Source: DCLG Housing Statistics, Table 104, Live Tables on Housing Stock,


Figure 2 GDP per hour worked 2013 and 2014 (ONS data) of some of our close neighbours.

UK productivity is low, not only is it about 35% below that of Germany but about 10% below that of Italy and 5% below that of Spain. It is also well below our closest neighbours as indicated in Figure 3. According to Phillip Inman: “The UK has seen a much bigger fall in trade as a proportion of GDP than France or Germany in the past eight years, forcing it to rely increasingly on its own economy to drive demand – a challenge that consumers have met, but businesses have refused to join.”
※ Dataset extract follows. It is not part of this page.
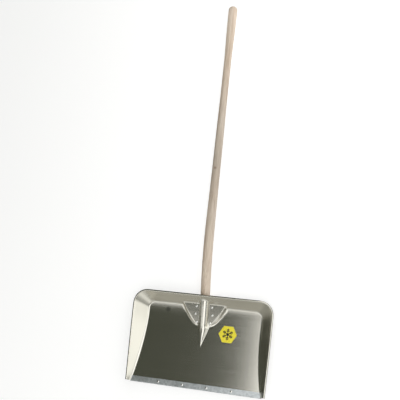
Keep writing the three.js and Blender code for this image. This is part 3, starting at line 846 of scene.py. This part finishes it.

The UK is not in a great place, particularly  in the former industrial heartlands: South Wales, the North of England and Central West  Scotland. There is a feeling that they have been ignored and that things were better before we joined the EU. As L.P. Hartley said however “The past is a foreign country; they do things differently there.”

  • We have a Government adopting a very extreme form of macroeconomic policy that will see austerity for average citizens for the foreseeable future and has a low probability of working.
  • The NHS, Schools, Police, Prison Service and Local authorities are chronically underfunded.
  • UK infrastructure is in a bad state. According to the Asphalt Industry Alliance UK county roads are in a dreadful state.
  • The UK has become a low, pay low productivity economy behind even Italy and Spain.
  • The UK is chronically short of housing.
  • The British public is badly served by its media. Agnotology is reaching unprecedented heights.

According to Boris Johnson, (Daily Telegraph, May 12, 2013) “If we left the EU we would end this sterile debate and we would have to recognise that most of our problems are not caused by Brussels, but by chronic British short-termism, inadequate management, sloth, low skills and a culture of easy gratification and under-investment in both human and physical capacity and infrastructure.”  For once I agree with him.